# [TO BE DONE]
Your task is to extract every line from the material below exactly.

# [MATERIAL]
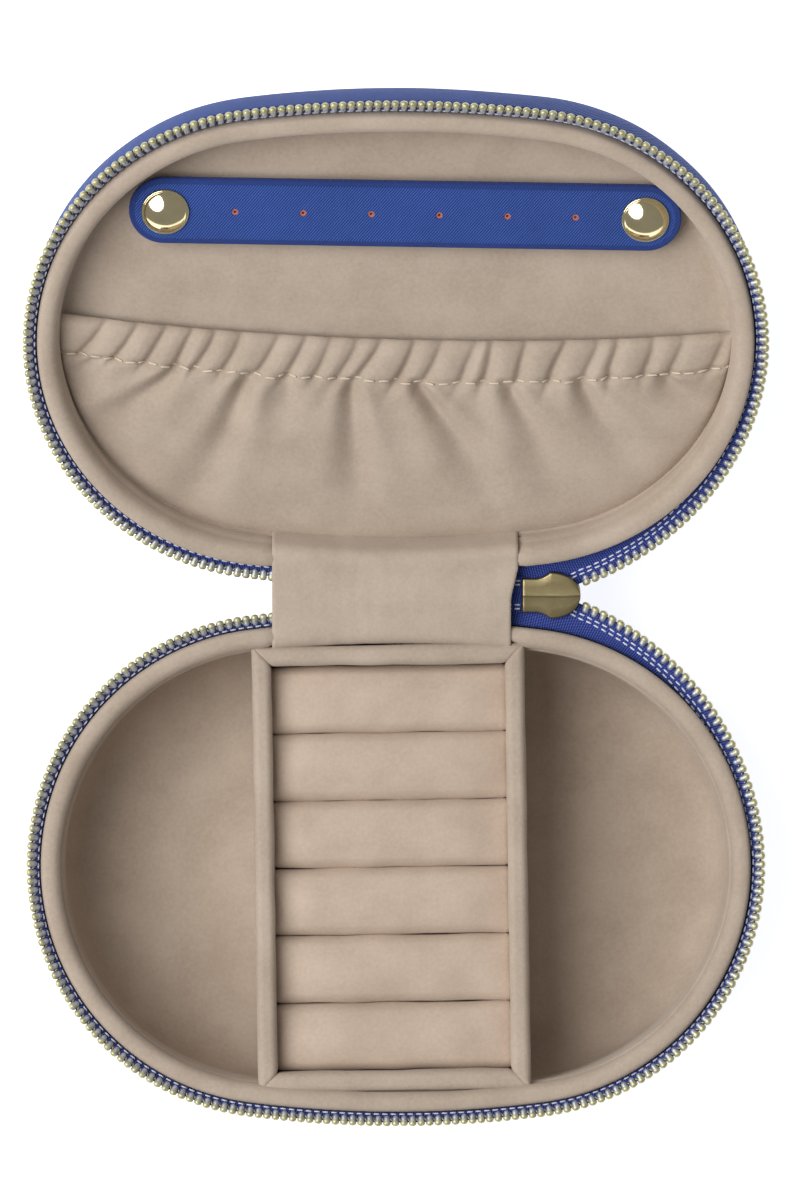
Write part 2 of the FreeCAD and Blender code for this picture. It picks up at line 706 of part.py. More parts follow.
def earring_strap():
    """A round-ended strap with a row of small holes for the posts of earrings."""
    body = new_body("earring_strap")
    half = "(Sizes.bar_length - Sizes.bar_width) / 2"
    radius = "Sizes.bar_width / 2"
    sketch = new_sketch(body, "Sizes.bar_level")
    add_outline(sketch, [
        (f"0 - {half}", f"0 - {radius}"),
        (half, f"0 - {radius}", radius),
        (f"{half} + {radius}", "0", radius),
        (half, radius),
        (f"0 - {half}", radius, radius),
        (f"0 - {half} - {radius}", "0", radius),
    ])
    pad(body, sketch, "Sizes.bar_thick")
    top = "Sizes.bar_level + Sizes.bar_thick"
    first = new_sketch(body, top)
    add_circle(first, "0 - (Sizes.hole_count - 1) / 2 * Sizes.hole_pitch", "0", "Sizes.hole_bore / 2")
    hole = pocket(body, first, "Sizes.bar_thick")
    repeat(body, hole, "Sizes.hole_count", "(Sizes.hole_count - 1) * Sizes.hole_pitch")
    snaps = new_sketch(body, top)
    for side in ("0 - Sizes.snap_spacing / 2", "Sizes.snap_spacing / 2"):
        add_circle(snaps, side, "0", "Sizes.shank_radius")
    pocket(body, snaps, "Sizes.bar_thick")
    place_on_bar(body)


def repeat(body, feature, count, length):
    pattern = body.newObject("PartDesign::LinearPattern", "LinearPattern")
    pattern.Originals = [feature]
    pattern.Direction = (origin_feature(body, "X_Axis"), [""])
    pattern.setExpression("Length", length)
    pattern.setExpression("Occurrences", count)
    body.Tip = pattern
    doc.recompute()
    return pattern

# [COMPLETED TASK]
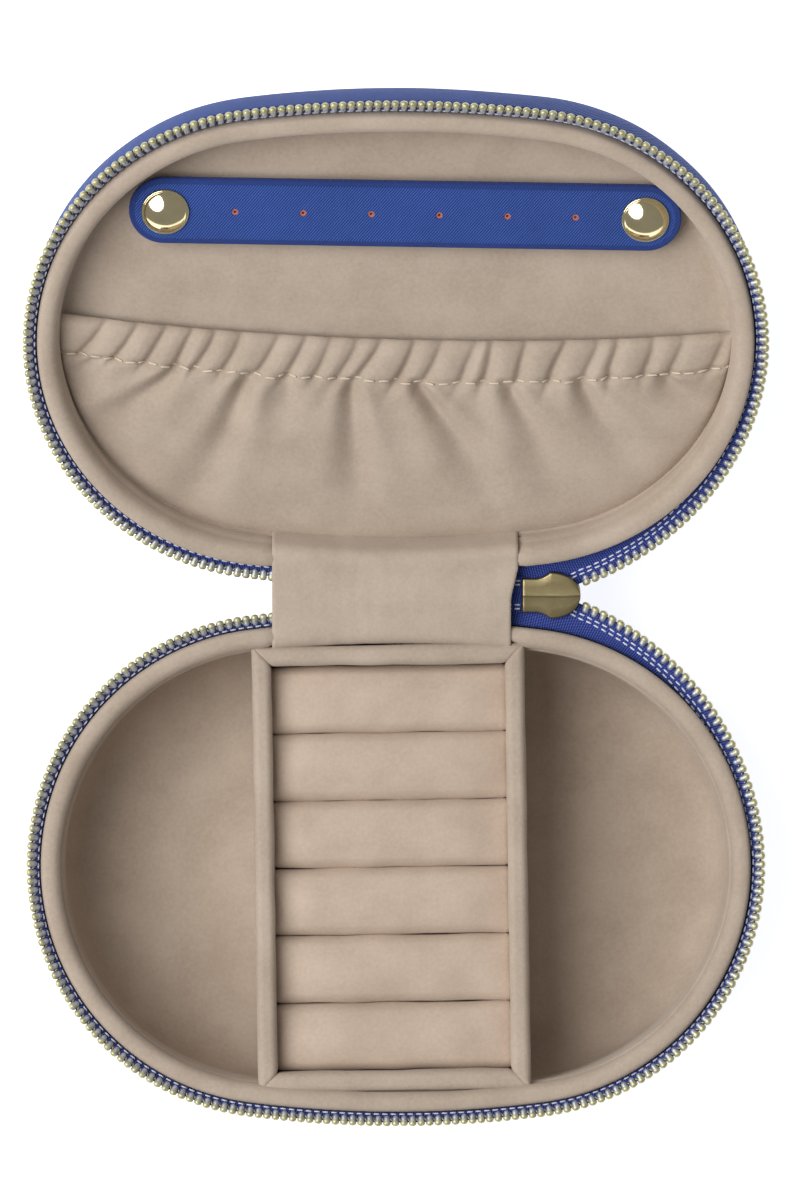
Write part 2 of the FreeCAD and Blender code for this picture. It picks up at line 706 of part.py. More parts follow.
def earring_strap():
    """A round-ended strap with a row of small holes for the posts of earrings."""
    body = new_body("earring_strap")
    half = "(Sizes.bar_length - Sizes.bar_width) / 2"
    radius = "Sizes.bar_width / 2"
    sketch = new_sketch(body, "Sizes.bar_level")
    add_outline(sketch, [
        (f"0 - {half}", f"0 - {radius}"),
        (half, f"0 - {radius}", radius),
        (f"{half} + {radius}", "0", radius),
        (half, radius),
        (f"0 - {half}", radius, radius),
        (f"0 - {half} - {radius}", "0", radius),
    ])
    pad(body, sketch, "Sizes.bar_thick")
    top = "Sizes.bar_level + Sizes.bar_thick"
    first = new_sketch(body, top)
    add_circle(first, "0 - (Sizes.hole_count - 1) / 2 * Sizes.hole_pitch", "0", "Sizes.hole_bore / 2")
    hole = pocket(body, first, "Sizes.bar_thick")
    repeat(body, hole, "Sizes.hole_count", "(Sizes.hole_count - 1) * Sizes.hole_pitch")
    snaps = new_sketch(body, top)
    for side in ("0 - Sizes.snap_spacing / 2", "Sizes.snap_spacing / 2"):
        add_circle(snaps, side, "0", "Sizes.shank_radius")
    pocket(body, snaps, "Sizes.bar_thick")
    place_on_bar(body)


def repeat(body, feature, count, length):
    pattern = body.newObject("PartDesign::LinearPattern", "LinearPattern")
    pattern.Originals = [feature]
    pattern.Direction = (origin_feature(body, "X_Axis"), [""])
    pattern.setExpression("Length", length)
    pattern.setExpression("Occurrences", count)
    body.Tip = pattern
    doc.recompute()
    return pattern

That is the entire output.